--- start ---

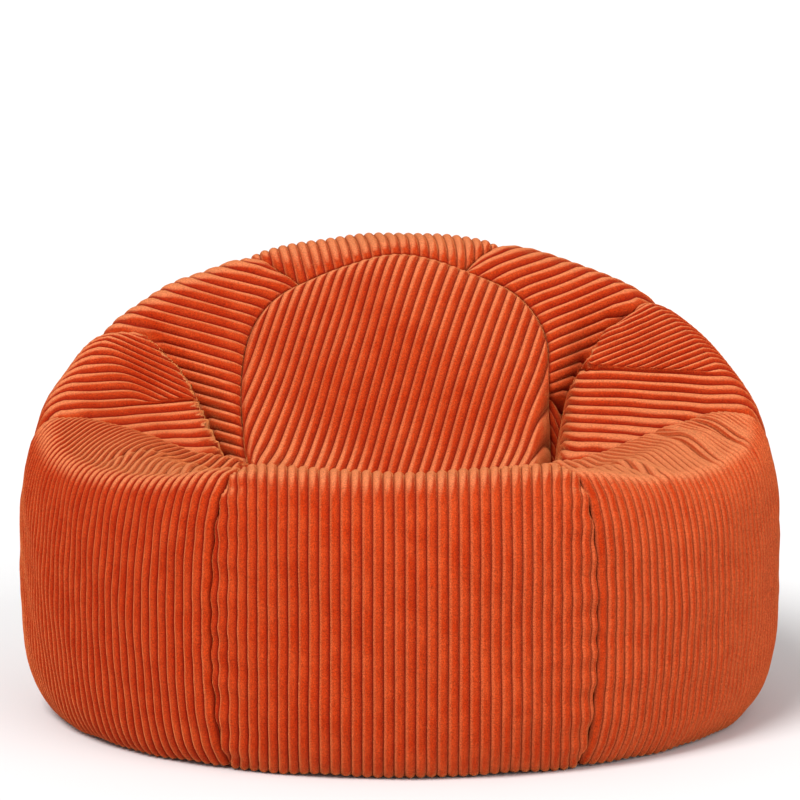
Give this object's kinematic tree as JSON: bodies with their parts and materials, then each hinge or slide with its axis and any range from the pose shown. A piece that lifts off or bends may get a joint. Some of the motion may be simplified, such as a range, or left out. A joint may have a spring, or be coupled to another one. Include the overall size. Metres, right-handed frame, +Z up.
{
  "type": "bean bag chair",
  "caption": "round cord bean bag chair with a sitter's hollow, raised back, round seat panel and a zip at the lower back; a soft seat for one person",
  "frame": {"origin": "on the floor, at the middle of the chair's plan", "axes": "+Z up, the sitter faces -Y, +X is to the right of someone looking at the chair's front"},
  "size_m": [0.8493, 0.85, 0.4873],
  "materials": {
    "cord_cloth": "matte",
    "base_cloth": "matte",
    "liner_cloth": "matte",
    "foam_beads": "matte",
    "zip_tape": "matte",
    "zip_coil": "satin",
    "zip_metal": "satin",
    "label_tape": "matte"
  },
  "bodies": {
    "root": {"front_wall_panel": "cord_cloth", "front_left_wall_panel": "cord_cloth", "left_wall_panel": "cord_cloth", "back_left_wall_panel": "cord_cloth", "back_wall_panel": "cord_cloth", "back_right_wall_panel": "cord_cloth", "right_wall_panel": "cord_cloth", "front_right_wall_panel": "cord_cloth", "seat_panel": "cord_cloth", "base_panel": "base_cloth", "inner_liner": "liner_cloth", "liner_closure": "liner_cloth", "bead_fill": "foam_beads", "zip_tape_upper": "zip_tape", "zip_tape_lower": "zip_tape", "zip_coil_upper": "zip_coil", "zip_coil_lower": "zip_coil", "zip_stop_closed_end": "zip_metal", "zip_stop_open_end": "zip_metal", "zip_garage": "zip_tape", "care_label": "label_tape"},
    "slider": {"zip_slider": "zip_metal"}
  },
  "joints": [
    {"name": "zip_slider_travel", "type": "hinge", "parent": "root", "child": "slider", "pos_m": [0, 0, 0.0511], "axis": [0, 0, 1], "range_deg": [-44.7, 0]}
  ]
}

--- end ---

# EXERCISE DETAILS
Gather each line holding the string "hinge".

# EXERCISE OUTPUT
Give this object's kinematic tree as JSON: bodies with their parts and materials, then each hinge or slide with its axis and any range from the pose shown. A piece that lifts off or bends may get a joint. Some of the motion may be simplified, such as a range, or left out. A joint may have a spring, or be coupled to another one. Include the overall size. Metres, right-handed frame, +Z up.
    {"name": "zip_slider_travel", "type": "hinge", "parent": "root", "child": "slider", "pos_m": [0, 0, 0.0511], "axis": [0, 0, 1], "range_deg": [-44.7, 0]}